» Do this
Isolate every line in the data with the string "scene" and copy it.

--- START OF Supplied data ---

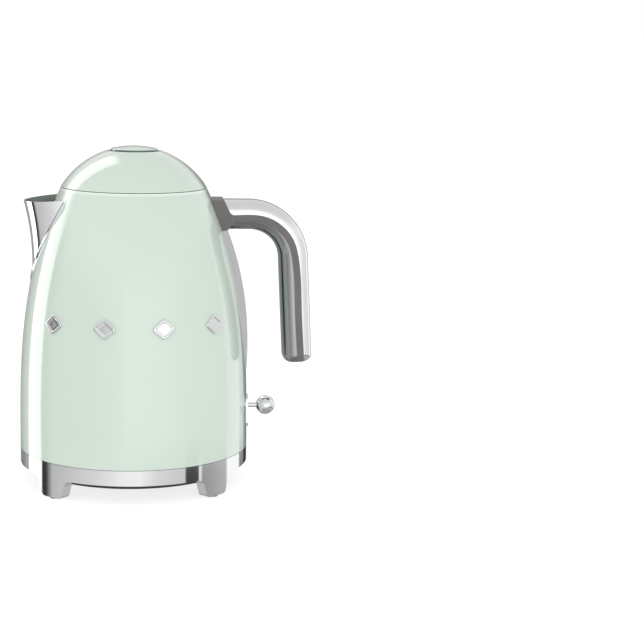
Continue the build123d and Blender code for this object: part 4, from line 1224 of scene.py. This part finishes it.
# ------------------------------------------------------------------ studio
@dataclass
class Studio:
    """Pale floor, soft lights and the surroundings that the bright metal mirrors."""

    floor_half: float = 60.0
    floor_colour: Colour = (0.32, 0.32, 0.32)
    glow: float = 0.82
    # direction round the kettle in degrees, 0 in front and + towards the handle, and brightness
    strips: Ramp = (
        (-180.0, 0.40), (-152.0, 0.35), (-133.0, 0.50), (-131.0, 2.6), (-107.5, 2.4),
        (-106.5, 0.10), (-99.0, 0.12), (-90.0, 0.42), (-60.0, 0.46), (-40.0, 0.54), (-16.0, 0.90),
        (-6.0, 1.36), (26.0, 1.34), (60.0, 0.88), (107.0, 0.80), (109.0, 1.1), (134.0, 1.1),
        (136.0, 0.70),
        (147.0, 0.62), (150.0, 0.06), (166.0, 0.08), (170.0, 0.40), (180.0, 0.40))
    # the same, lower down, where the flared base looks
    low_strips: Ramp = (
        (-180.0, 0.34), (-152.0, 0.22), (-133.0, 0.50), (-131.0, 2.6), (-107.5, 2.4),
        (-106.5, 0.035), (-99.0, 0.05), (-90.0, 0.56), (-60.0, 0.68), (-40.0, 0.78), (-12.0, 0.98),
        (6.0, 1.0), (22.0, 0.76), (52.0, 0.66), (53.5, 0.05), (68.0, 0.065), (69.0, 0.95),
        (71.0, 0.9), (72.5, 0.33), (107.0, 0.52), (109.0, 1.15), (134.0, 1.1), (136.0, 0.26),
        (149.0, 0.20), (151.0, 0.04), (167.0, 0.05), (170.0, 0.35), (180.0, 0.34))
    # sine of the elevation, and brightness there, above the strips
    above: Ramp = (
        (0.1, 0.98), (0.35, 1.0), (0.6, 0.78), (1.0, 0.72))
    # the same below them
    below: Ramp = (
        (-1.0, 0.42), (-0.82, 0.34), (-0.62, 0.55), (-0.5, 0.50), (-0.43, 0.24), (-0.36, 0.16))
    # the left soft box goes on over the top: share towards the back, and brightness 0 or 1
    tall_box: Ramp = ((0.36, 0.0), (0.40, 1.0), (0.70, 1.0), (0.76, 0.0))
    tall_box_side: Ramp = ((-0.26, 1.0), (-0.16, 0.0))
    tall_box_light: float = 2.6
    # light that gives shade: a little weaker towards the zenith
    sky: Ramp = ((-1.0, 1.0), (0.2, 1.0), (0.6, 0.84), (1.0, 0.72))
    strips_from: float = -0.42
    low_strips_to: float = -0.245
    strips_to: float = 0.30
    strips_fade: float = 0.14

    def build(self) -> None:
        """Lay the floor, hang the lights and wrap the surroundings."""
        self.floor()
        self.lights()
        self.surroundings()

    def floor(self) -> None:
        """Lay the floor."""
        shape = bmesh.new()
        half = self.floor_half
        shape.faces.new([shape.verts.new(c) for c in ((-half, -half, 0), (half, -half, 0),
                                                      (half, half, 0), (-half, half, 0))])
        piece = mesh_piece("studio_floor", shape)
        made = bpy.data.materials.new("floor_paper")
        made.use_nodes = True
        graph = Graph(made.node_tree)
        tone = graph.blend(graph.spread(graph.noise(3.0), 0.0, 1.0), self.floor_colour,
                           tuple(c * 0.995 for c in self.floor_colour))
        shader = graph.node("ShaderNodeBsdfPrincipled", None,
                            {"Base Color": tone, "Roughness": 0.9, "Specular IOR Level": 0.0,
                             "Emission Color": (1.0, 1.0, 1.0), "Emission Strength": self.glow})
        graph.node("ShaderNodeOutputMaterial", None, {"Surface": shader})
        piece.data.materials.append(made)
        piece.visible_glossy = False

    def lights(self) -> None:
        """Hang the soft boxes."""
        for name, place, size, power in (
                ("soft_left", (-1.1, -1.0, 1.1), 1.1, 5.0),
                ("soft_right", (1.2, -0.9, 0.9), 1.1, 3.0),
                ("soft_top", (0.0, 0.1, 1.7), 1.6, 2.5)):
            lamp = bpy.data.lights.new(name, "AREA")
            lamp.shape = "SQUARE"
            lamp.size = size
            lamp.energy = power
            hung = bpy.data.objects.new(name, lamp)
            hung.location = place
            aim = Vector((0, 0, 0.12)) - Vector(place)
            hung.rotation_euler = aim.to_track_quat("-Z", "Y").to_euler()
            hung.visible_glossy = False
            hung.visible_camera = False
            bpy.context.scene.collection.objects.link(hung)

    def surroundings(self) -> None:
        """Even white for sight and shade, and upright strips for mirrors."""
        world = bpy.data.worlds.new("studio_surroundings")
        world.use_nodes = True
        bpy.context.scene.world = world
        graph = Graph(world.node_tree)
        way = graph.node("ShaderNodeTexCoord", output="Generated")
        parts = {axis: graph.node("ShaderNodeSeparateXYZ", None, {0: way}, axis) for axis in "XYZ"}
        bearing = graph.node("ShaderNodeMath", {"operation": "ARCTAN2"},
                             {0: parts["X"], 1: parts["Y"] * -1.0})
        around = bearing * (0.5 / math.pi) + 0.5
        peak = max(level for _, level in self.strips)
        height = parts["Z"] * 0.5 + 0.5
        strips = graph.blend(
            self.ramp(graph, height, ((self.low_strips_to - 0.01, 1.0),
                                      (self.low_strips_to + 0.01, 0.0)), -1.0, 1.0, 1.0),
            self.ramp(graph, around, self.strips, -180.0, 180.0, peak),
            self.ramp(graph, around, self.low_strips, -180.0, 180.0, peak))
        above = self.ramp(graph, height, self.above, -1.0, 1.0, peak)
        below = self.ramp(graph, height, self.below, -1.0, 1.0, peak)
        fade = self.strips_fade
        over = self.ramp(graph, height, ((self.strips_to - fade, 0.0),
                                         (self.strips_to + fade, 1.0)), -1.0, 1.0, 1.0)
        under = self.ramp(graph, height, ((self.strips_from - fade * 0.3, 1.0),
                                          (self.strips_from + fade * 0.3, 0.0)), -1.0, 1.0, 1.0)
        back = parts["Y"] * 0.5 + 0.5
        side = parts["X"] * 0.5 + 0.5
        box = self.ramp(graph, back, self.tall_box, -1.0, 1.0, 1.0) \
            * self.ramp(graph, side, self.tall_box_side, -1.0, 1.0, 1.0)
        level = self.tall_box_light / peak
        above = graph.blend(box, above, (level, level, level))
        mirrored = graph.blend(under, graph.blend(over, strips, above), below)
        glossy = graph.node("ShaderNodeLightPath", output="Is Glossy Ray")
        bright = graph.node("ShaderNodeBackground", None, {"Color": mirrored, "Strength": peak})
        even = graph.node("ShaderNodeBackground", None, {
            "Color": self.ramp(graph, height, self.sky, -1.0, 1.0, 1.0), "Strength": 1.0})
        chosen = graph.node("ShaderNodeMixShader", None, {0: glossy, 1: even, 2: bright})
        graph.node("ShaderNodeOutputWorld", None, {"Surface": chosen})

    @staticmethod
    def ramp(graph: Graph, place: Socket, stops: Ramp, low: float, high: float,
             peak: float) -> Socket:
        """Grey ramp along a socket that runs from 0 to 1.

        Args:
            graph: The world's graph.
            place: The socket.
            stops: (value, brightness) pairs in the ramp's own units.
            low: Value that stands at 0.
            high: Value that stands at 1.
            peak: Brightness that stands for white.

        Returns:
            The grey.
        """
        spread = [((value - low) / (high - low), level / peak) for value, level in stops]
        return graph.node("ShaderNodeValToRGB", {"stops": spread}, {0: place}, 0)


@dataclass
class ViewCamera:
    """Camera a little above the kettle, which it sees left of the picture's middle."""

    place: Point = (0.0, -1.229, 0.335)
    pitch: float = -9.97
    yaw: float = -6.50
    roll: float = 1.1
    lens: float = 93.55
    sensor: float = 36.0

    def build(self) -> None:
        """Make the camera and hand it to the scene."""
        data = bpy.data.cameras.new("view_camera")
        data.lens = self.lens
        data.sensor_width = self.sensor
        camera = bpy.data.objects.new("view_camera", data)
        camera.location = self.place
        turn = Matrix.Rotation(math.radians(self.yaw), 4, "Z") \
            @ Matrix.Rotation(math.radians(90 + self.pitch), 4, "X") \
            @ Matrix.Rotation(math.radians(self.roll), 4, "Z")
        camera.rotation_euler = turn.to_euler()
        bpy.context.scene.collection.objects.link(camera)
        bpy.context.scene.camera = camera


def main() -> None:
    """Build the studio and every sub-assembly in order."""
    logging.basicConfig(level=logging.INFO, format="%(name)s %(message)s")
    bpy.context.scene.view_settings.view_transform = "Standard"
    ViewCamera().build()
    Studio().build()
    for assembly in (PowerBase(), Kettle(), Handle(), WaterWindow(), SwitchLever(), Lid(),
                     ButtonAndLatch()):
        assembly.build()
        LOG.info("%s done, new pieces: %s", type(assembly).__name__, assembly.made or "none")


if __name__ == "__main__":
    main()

--- END OF Supplied data ---

» Result of this task
Continue the build123d and Blender code for this object: part 4, from line 1224 of scene.py. This part finishes it.
            bpy.context.scene.collection.objects.link(hung)
        bpy.context.scene.world = world
        """Make the camera and hand it to the scene."""
        bpy.context.scene.collection.objects.link(camera)
        bpy.context.scene.camera = camera
    bpy.context.scene.view_settings.view_transform = "Standard"